As a young actor with a condition that slowly took away his free mobility, Evans faced challenges that were not always physical. The inability to identify with someone who shared the same characteristics, Evans felt not only under-represented, but “invisible.”

“It’s really hard growing up, looking at the TV and not seeing anyone who looks like you,” he said.

Even as a director, Evans is still faced with difficulties in collaborating with others.

“When you’re the one person with a difference, you’re not always the person people want to work with,” he said. “I struggled a lot with people not wanting to work with me, people seeing me as a weak link.”

Wright State student and aspiring filmmaker Edward Sevillano was on hand for FilmConnections and believes in casting the more deserving person for the role.

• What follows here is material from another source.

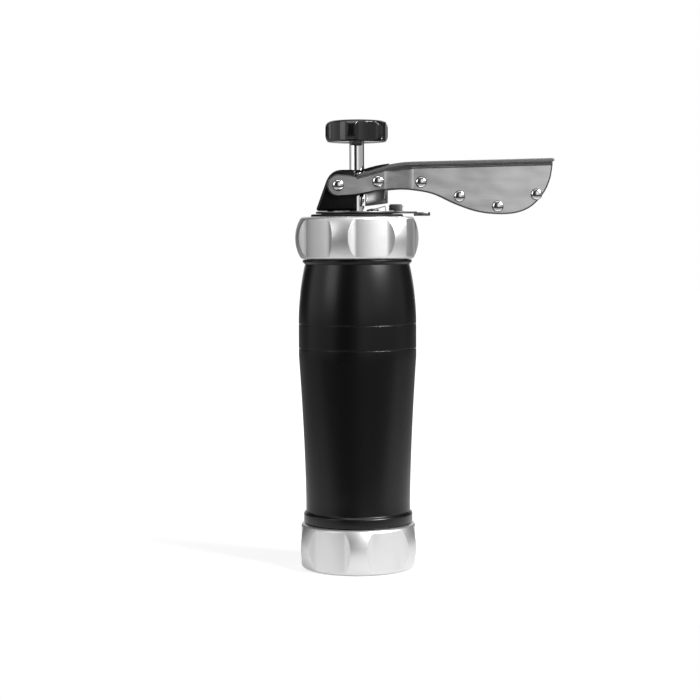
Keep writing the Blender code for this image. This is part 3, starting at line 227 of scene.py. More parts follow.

“With no disrespect to Evans, I don’t have any problems casting able-bodied actors in roles of disabled characters,” said Sevillano, 27. “If I see an able-bodied actor who is deserving of the role, I won’t take that opportunity away from him or her.”

Evans’ message wasn’t lost entirely on Sevillano though.

“He made me aware of what artists with disabilities have to go through to have the same opportunities as others,” said Sevillano. “I admire him for standing up for what he believes in: equality for all, abled or disabled.”

While the attempts to create more opportunities for those with disabilities have been an uphill battle, progress has been limited to creating awareness.

“It’s a slow process, but there is SAG, the Screen Actors Guild, which is trying to work really hard to get more opportunities for people with disabilities,” Evans said. “We’re very early in the process, toward seeing any real progress.”

Evans said he hopes that those who face similar adversities keep chasing their dreams.

“Never give up,” he said. “It’s hard, but if it’s really what you want to do, it’s all worth it.”